** Start Dataset records **
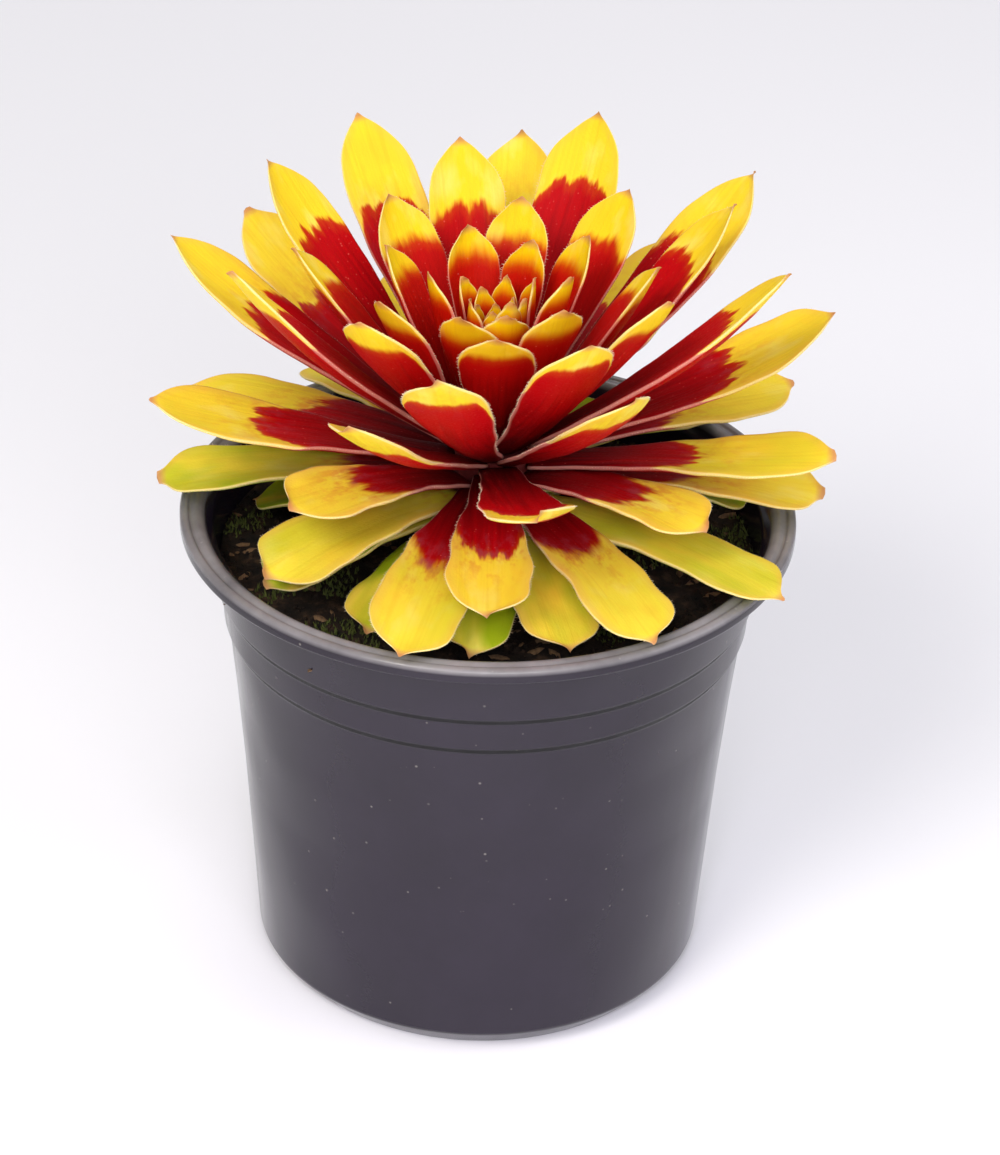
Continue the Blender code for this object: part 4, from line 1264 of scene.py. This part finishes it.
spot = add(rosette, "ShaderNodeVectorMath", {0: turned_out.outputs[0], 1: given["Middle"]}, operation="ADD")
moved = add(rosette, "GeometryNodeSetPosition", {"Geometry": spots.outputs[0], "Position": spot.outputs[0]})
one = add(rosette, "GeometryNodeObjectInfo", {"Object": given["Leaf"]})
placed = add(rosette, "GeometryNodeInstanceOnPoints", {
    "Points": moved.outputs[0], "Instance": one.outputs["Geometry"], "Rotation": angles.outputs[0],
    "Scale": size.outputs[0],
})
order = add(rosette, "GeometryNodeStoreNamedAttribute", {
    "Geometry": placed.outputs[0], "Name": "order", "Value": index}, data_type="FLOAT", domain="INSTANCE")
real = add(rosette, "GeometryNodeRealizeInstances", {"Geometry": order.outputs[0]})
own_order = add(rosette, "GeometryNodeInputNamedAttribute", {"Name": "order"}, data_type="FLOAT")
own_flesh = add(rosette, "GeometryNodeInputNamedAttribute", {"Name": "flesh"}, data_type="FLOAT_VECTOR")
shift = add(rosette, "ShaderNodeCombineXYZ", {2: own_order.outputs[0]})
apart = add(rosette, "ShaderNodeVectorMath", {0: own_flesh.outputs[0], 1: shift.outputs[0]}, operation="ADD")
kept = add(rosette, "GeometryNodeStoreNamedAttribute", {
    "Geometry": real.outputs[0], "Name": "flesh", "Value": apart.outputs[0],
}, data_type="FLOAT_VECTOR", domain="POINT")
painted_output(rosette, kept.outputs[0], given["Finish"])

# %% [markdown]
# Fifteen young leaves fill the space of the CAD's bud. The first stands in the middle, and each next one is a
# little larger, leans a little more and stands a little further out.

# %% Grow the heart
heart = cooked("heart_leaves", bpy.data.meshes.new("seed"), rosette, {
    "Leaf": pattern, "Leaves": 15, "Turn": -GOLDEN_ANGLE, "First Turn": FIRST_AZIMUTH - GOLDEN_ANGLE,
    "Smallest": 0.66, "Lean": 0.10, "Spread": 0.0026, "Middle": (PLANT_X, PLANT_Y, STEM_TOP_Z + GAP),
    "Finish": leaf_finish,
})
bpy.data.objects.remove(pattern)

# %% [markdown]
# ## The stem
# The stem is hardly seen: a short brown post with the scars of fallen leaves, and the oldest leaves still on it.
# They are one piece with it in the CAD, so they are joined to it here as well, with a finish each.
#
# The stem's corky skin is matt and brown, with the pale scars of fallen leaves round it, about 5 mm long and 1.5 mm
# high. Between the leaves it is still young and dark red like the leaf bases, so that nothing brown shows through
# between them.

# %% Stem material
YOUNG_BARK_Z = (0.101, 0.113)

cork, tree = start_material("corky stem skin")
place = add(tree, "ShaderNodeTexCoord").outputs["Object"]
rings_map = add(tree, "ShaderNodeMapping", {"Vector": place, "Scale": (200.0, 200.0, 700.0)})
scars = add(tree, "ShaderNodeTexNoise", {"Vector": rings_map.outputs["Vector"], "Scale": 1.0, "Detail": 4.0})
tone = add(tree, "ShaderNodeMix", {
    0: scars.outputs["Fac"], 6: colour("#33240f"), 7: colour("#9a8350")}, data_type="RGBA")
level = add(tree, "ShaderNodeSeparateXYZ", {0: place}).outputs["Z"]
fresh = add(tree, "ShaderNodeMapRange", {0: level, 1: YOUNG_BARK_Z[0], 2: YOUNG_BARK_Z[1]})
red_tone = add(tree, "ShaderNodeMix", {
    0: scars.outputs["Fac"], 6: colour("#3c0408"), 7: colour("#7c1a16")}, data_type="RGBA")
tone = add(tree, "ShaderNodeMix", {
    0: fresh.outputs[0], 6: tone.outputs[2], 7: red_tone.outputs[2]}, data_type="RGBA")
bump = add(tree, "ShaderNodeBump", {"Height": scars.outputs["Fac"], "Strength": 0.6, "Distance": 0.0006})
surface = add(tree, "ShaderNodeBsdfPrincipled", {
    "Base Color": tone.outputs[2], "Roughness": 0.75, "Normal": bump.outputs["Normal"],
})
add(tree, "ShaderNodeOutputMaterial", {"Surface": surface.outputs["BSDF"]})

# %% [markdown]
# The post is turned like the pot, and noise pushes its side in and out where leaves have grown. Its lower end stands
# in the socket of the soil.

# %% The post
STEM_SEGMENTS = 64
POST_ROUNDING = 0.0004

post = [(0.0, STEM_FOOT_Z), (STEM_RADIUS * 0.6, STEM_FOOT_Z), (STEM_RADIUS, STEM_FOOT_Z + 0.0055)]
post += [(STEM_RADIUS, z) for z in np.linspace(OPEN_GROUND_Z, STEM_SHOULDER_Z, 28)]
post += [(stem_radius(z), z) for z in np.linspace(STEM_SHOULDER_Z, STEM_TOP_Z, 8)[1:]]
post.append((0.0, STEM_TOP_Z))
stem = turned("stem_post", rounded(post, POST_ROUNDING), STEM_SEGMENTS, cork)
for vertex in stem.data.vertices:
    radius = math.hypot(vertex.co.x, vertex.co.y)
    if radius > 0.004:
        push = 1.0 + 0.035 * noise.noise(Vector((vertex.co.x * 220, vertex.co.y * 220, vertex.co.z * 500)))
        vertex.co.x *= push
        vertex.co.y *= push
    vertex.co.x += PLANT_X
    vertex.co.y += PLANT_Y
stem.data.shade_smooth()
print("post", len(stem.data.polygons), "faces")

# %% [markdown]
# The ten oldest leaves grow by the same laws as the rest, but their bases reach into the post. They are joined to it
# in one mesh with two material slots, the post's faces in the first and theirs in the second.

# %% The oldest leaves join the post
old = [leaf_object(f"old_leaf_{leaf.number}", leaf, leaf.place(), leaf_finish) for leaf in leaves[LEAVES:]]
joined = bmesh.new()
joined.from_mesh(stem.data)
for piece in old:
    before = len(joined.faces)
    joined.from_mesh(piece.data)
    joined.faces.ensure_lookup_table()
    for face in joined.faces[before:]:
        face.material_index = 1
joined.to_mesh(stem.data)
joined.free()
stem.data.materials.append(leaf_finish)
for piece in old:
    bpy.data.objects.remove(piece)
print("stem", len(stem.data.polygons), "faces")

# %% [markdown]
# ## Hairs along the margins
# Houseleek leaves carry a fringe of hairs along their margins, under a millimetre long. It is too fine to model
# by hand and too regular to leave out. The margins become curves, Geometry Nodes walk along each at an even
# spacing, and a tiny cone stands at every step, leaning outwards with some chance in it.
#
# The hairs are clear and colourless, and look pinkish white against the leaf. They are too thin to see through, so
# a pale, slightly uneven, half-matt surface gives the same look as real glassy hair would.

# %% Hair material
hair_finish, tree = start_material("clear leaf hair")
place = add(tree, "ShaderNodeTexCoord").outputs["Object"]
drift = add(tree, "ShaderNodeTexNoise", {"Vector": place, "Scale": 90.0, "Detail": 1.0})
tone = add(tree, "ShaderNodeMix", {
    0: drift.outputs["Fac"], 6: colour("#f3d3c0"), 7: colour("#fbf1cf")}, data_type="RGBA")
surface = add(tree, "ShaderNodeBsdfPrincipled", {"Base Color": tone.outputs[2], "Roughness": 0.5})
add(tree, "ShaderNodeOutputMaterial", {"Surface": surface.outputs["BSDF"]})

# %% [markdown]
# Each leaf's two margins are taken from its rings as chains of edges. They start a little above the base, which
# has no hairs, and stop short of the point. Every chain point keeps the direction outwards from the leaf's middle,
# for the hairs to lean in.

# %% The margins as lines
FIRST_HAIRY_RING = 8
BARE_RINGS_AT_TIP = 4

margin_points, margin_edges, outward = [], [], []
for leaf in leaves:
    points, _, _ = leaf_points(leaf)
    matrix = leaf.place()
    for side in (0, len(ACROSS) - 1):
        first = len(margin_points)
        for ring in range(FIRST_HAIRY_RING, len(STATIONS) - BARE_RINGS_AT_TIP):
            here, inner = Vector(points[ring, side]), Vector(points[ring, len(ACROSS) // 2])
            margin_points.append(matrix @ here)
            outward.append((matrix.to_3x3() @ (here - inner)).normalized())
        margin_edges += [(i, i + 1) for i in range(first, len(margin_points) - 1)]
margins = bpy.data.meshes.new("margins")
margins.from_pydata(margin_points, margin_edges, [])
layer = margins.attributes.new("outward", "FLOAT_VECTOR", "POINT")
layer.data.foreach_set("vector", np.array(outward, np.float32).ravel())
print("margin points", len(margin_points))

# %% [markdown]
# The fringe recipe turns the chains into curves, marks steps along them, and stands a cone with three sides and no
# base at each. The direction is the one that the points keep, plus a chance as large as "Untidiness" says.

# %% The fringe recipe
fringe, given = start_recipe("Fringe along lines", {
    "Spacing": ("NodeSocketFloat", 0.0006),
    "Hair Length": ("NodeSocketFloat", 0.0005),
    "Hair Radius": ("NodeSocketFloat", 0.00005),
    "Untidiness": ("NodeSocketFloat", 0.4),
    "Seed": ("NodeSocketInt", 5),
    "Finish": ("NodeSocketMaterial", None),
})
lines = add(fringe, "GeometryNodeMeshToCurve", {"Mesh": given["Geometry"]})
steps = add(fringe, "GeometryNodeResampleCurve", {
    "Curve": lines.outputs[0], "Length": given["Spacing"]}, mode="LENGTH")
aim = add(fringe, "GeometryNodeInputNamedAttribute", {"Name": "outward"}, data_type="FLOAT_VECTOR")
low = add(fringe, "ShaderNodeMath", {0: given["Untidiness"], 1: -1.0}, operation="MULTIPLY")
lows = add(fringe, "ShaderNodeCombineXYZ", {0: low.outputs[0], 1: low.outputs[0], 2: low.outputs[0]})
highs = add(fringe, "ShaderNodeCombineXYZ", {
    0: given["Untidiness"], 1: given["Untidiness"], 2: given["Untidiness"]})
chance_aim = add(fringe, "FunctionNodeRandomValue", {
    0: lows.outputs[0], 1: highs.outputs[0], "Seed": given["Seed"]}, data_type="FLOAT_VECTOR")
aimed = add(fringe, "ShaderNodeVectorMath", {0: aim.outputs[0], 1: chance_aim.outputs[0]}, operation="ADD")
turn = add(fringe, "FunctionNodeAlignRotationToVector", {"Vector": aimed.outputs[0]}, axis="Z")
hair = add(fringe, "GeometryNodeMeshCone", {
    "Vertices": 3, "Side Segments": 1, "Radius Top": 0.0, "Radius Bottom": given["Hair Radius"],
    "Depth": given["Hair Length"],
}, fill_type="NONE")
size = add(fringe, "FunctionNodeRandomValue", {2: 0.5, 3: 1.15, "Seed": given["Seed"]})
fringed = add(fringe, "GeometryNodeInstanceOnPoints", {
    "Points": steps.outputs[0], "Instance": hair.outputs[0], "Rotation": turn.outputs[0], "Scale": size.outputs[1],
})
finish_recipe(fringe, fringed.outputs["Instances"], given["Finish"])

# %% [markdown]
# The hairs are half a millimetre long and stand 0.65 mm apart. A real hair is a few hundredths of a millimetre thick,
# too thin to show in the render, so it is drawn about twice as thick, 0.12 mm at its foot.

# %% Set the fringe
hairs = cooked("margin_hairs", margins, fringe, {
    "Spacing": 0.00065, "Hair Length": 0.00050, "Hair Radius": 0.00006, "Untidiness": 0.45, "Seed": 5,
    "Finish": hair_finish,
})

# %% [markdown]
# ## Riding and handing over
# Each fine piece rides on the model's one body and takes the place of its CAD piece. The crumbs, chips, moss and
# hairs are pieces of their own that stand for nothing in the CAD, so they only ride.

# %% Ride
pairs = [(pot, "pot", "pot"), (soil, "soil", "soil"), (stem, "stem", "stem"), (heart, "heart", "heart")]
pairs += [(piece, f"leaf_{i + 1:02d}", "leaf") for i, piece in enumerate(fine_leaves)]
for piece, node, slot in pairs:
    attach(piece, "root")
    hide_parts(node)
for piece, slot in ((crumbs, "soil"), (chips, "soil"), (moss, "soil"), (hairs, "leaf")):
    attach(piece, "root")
** End Dataset records **
** Start Dataset records **
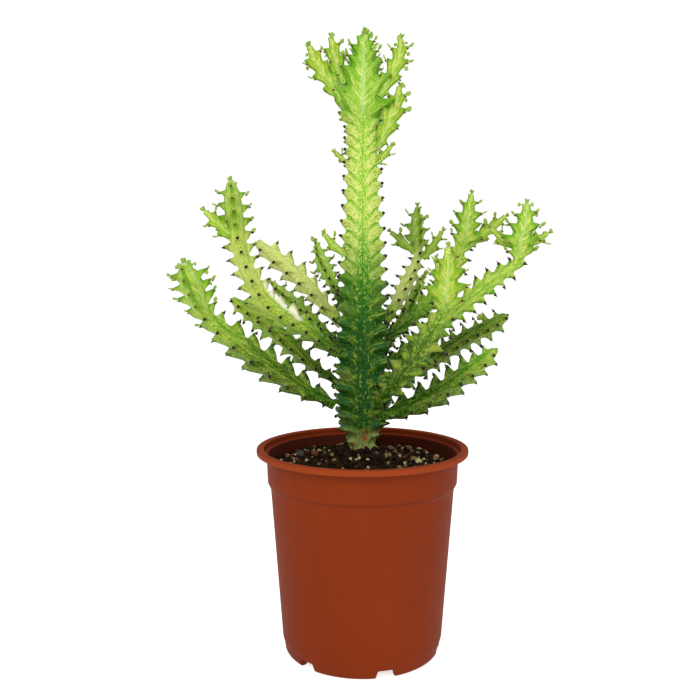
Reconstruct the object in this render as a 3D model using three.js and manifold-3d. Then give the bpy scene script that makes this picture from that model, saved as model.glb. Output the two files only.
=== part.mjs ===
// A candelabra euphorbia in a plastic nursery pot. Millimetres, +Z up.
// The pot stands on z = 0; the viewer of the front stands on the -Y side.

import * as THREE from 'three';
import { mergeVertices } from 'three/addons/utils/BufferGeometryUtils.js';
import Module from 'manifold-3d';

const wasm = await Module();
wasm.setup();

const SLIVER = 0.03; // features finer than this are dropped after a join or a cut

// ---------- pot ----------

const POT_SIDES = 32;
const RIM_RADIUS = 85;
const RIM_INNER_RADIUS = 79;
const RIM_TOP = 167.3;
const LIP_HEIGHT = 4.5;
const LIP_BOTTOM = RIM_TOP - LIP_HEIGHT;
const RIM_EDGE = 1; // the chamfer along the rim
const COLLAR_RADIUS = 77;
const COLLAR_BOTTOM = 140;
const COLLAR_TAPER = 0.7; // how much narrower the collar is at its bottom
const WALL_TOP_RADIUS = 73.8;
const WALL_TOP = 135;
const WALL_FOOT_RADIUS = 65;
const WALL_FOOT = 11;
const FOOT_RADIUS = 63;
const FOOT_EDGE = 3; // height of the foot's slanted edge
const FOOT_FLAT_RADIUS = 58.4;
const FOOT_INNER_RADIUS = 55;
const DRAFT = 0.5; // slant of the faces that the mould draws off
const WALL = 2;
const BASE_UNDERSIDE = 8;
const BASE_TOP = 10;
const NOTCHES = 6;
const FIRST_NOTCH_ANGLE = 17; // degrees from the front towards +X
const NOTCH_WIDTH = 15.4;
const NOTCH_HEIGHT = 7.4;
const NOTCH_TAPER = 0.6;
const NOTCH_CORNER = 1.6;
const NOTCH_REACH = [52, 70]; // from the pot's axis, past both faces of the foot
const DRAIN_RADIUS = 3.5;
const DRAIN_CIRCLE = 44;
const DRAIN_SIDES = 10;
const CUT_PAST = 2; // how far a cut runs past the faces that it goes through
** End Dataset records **
**Directive**:
From the entries above, copy out every line where the string "model" appears.

**Solution**:
# Houseleek leaves carry a fringe of hairs along their margins, under a millimetre long. It is too fine to model
# Each fine piece rides on the model's one body and takes the place of its CAD piece. The crumbs, chips, moss and
Reconstruct the object in this render as a 3D model using three.js and manifold-3d. Then give the bpy scene script that makes this picture from that model, saved as model.glb. Output the two files only.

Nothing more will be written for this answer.